Loving the Machine – notes
Peer-reviewed paper: Challenging the Automaton
Background notes and references from my TEDx talk Loving the Machine. These are some of the resources I used c2011 when I was investigating the relationship between Lancashire clog dance, Kraftwerk and early Detroit techno. We can’t say with certainty that industrial music was born in post-war Germany or Detroit. It’s undoubtedly had many beginnings – and one of those was in the cottton mills of Lancashire, in the early nineteenth century, when women clog dancers mimicked the sounds and actions of the factory machines.
Since compiling these notes, the work in this talk has been discussed in two peer-reviewed publications:
Angliss, S: “Mimics, menaces or new musical horizons? Musicians’ attitudes towards the first commercial drum machines and samplers”.
In Material Culture and Electronic Sound, edited by Frode Weium and Tim Boon (with forward by Brian Eno).

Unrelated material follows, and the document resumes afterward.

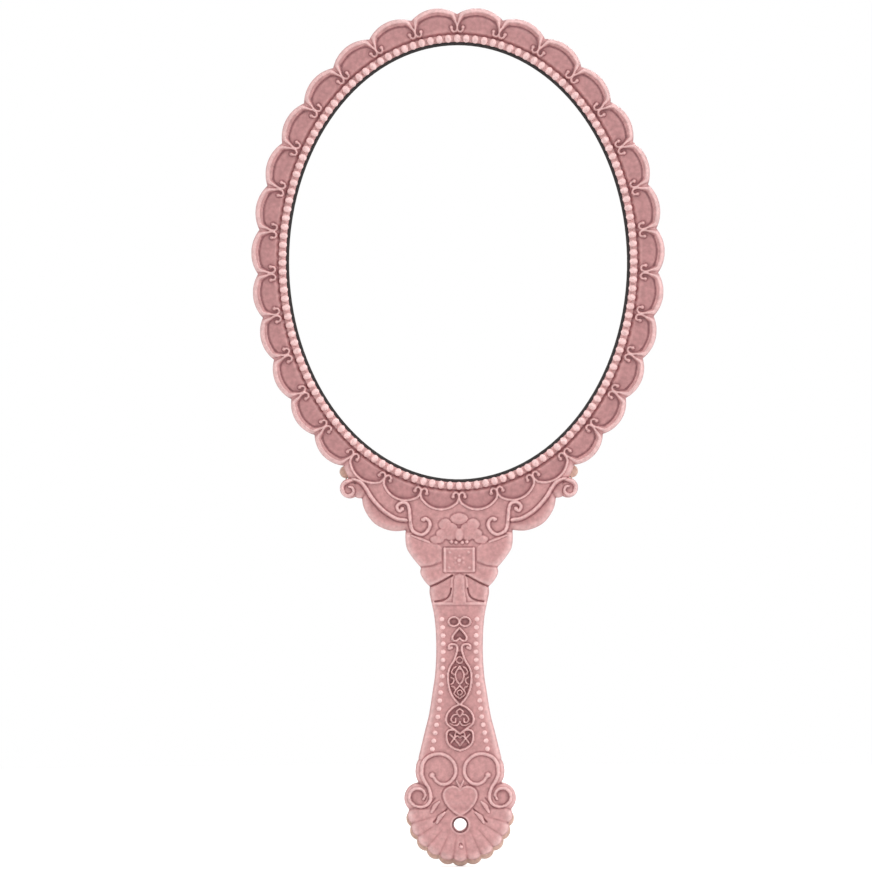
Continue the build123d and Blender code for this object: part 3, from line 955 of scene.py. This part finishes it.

Smithsonian Institution Scholarly Press, 2013.
Radcliffe, C and Angliss, S: “Revolution: Challenging the automaton: Repetitive labour and dance in the industrial workspace”.
In Performance Research: A Journal of the Performing Arts Vol 17, Issue 6, 2012.
The Machinery – 1804 industrial dance culture
‘The Machinery’ – a dance piece from 1804 which I reinterpreted with performer and historian Caroline Radcliffe – is one of the topics of this talk. Since 2011, we’ve performed our version of The Machinery many times at music festivals, algorithmic arts festivals, museums and more.
A performance of The Machinery at Algomech Sheffield was filmed by Jon Harrison who then worked with us to create a tourable, large-scale video triptych of the piece. Funded by Arts Council England, this was first exhibited at Ironbridge Gorge Museum, Coalbrookdale. It was due to go on tour in 2020 – sadly the tour was postponed due to the Covid pandemic. A smaller preview of the work was seen in the 2018 automaton exhibition ‘The Marvellous Mechanical Museum‘, Compton Verney.